The new budget appropriates $330,274 from taxation for the 2005-06 fiscal year, a $8,962 increase in property taxes over the amount appropriated during the present fiscal year.
Voters also named incumbent Fred Ireland (133 votes) and challengers Jerry Harris (119) and Mike Harris (116) to the Board of Selectmen. Selectman Richard Merrill lost his re-election bid with 101 votes.
Judy Coffin, Glenn Faloon and John Neel were named to represent the town on the SAD 31 board.
The town’s 1967 Ford Thibeault was upgraded about 10 years ago with a new back chassis, tank and repainting, but federal firefighting standards don’t generally recommend using trucks more than 20 years old as first-line vehicles, Dawson said.
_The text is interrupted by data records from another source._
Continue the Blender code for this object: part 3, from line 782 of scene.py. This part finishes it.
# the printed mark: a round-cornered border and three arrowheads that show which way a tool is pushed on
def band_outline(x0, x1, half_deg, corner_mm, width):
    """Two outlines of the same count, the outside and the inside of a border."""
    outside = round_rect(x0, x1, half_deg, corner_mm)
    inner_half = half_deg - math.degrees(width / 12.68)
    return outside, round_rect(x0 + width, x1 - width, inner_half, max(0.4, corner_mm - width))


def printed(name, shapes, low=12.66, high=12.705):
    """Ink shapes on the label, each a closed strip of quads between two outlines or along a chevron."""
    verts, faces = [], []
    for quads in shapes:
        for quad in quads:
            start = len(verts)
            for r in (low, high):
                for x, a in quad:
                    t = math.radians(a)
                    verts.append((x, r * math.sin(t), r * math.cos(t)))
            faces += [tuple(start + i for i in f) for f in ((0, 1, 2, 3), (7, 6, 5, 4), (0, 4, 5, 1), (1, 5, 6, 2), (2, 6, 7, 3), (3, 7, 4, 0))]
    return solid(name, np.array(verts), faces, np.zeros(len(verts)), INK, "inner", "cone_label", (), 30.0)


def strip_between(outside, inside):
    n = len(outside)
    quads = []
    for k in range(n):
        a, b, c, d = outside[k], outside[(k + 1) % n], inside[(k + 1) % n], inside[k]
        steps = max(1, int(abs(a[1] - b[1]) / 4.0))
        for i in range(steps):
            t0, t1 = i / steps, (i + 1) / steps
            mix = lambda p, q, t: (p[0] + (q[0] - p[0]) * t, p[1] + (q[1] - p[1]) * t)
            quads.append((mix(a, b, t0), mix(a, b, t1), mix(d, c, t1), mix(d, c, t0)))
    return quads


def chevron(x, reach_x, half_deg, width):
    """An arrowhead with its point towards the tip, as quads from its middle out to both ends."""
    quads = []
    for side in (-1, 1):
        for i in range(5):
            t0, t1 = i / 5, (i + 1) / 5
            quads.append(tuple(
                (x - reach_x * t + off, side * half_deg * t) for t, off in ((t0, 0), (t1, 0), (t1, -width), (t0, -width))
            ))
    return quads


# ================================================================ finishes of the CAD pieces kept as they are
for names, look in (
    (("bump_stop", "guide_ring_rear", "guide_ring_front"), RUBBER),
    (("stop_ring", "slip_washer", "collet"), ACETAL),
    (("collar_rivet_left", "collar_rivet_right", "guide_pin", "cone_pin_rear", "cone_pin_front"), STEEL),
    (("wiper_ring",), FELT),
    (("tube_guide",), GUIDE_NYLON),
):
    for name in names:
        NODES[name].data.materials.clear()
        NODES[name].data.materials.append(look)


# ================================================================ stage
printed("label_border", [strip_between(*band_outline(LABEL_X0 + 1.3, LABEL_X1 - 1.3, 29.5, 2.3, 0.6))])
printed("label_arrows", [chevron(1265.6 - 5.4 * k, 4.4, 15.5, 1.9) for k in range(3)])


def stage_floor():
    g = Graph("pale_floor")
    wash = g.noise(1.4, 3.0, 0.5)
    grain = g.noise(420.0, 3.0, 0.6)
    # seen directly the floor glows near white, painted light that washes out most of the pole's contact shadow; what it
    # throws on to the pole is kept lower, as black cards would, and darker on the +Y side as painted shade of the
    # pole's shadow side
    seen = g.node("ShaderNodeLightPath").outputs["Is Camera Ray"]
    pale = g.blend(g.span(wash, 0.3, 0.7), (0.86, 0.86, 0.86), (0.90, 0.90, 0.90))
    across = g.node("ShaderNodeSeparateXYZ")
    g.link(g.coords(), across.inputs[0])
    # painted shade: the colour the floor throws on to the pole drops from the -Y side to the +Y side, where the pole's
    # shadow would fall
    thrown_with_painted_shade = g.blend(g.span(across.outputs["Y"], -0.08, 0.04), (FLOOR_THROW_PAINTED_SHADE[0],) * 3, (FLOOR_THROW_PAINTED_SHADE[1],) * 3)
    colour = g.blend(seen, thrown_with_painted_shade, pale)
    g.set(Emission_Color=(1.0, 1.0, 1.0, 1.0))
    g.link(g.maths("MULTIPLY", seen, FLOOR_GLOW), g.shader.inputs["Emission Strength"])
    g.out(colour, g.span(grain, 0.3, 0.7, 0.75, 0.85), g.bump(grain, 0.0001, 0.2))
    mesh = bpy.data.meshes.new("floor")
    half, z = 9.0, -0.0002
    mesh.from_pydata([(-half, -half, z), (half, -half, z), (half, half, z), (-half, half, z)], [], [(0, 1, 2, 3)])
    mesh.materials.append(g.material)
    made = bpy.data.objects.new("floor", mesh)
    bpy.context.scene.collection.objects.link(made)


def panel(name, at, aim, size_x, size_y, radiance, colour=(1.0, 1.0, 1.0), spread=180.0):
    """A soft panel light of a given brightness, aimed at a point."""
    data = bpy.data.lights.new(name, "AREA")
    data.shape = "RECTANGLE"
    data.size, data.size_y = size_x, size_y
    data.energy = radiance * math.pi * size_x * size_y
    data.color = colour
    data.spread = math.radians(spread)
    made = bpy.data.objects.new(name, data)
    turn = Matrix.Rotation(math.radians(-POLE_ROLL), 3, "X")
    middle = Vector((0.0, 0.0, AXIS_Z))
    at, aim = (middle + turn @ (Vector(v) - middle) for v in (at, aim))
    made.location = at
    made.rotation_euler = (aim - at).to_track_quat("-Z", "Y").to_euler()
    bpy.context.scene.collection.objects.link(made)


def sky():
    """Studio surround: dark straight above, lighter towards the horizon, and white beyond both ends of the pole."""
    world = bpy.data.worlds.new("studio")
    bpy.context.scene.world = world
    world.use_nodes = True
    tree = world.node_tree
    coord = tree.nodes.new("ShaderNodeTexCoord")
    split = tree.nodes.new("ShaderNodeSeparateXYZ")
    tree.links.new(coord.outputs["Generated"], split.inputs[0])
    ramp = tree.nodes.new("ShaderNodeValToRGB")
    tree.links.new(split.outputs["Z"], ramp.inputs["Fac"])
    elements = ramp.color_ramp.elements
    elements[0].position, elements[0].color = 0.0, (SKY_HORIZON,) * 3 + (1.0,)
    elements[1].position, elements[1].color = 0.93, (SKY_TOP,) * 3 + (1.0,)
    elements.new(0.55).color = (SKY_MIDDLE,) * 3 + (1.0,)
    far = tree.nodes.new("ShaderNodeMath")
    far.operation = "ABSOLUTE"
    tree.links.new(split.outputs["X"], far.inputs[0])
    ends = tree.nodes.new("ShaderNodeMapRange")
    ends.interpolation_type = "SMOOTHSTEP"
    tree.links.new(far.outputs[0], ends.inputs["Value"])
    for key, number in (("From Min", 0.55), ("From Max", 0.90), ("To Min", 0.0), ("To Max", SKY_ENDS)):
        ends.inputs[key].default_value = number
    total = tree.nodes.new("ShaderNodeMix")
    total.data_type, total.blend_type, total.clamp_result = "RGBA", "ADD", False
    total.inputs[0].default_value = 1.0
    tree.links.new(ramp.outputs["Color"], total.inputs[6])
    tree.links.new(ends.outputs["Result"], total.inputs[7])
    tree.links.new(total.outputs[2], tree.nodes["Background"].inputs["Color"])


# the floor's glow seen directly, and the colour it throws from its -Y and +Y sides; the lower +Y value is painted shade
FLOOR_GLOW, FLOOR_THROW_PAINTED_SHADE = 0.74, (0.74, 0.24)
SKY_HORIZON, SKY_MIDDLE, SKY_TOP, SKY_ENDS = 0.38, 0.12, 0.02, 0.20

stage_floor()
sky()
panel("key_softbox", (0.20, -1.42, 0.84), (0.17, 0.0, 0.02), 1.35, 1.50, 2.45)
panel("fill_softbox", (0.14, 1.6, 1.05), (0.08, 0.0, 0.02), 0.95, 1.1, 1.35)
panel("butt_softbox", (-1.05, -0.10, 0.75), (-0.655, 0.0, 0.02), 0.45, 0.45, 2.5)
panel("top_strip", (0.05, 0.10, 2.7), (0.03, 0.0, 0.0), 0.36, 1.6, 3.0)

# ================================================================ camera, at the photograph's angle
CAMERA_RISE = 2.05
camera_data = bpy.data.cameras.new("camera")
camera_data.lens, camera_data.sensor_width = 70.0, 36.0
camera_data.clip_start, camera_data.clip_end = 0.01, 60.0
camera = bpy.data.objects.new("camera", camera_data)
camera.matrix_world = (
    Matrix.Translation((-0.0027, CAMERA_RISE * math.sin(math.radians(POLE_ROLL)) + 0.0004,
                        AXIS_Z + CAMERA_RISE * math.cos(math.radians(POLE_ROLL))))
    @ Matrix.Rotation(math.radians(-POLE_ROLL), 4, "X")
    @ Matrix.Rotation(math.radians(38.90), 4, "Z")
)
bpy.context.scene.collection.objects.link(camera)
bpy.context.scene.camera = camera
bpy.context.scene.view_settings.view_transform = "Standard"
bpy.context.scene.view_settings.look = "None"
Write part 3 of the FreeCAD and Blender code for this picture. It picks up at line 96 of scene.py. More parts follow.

The Ford runs well, but the problem with using such an old truck is its unpredictability, Dawson said. The vehicle could quit at any time simply because of age.
“It’s obviously something that you cannot predict,” he said. “If it does quit, like in the middle of a fire, we’ll just have to sit back and watch the fire burn.”
The town’s newest vehicle is a 1983 Ford FMC pumper. Judging either vehicle by its age and mileage would be misleading because the town handles about 80 calls a year, he said.
Still, both trucks regularly require small repairs “and that’s usually a good indication that they are going to hell on us,” Dawson said.
“I think the town of Howland’s gotten its money out of” the 1967 model, he said.
Dawson didn’t expect the issue to be resurrected before June, he said.